EN SALLES – Voyage à Yoshino de Kawase Naomi : Étreinte (en salles le 28/11/2018)

Posté le 1 décembre 2018 par

Kawase Naomi poursuit son travail sur la poétique de la croyance avec Voyage à Yoshino, sorti en salles le 28 novembre. Après Vers la lumière, elle nous offre vision, une œuvre qui semble en évoquer d’autres de sa propre filmographie. La cinéaste de Nara se voit hantée par ses propres images, et nous propose de croire en ses fantômes.

Jeanne (Juliette Binoche) est à la recherche d’une plante fabuleuse nommée Vision. Elle décide pour cela de rester quelques jours dans la maison d’un garde forestier solitaire, Tomo (Nagase Masatoshi). La cinéaste de Nara, à travers un dispositif très simple, met en scène des variations d’éléments qui constituent déjà le cœur de son cinéma. L’amour, la perte, la croyance et une mystique en la nature aussi bien celle de la foret qu’une entité cosmique. Mais plus intéressant, Kawase continue sa mystique du cinéma. Alors que son dispositif semble simple et reconnaissable, caméra à l’épaule, gros plan, de la place pour faire exister les corps plus que les personnages, la cinéaste irrigue le film d’une douce tristesse. Ce sentiment se joue à travers le montage qui alterne entre les corps et la nature comme dans ses précédents, mais également entre les flashbacks. Le rythme du métrage permet aux spectateurs de remplir les interstices contemplatifs avec ses propres expériences de perte et de croyance.
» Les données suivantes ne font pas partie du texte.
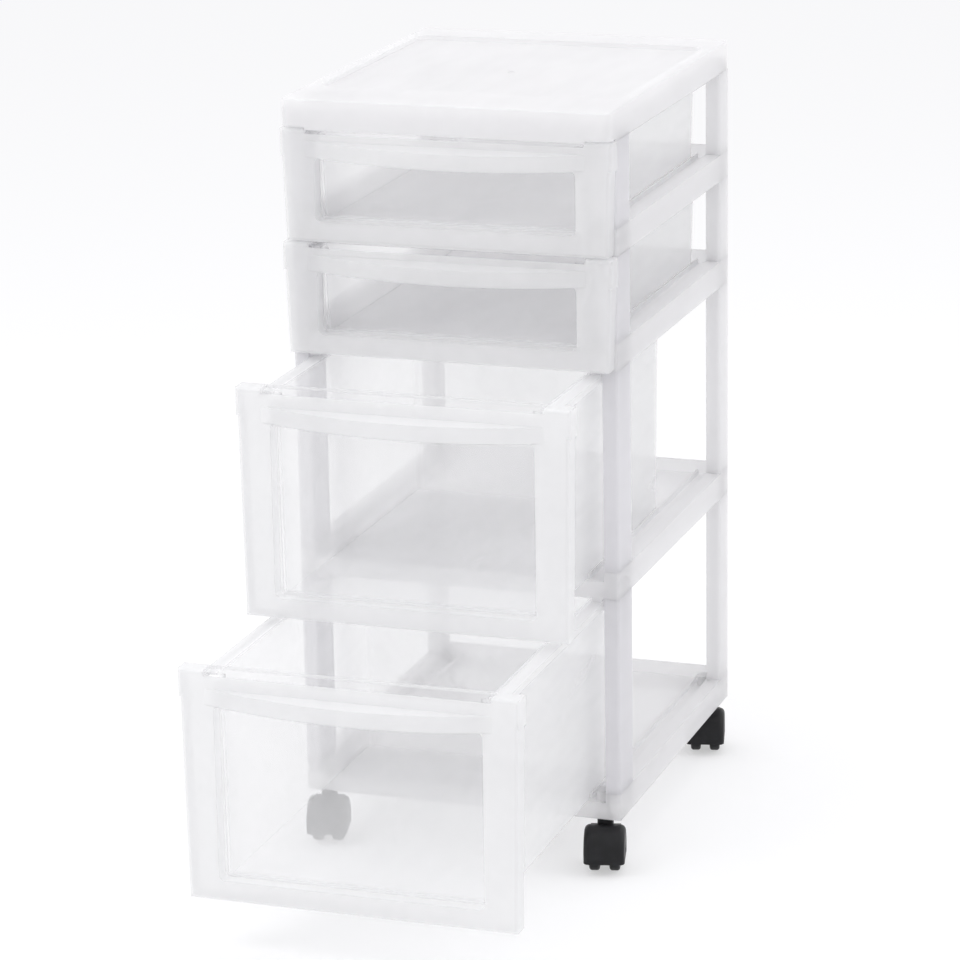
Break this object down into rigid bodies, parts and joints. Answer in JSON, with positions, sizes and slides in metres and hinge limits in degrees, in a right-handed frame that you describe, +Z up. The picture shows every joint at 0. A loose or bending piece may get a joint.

C’est là où l’équilibre du métrage est fragile, la cinéaste qui a atteint une maîtrise de son langage se perd parfois entre les images prosaïques et les images sensibles. Certes, le spectateur peut choisir d’y voir ce qu’il veut mais la radicalité de la cinéaste a laissé place à une douceur formelle qui nuit à son abstraction spirituelle. On pense à La Forêt de Mogari ou à Hanezu mais ces deux œuvres épousaient une âpreté qui poussait le spectateur à se questionner sur son rapport aux figures fantomatiques. Ici, elles sont exposées comme des éléments d’une mécanique céleste qui ne semble pas avoir besoin d’un regard pour fonctionner. On peut donc voir la liberté de regard que nous accorde la cinéaste comme une faiblesse ou une limite de son système qui avait atteint une grâce il y quatre ans avec Still The Water.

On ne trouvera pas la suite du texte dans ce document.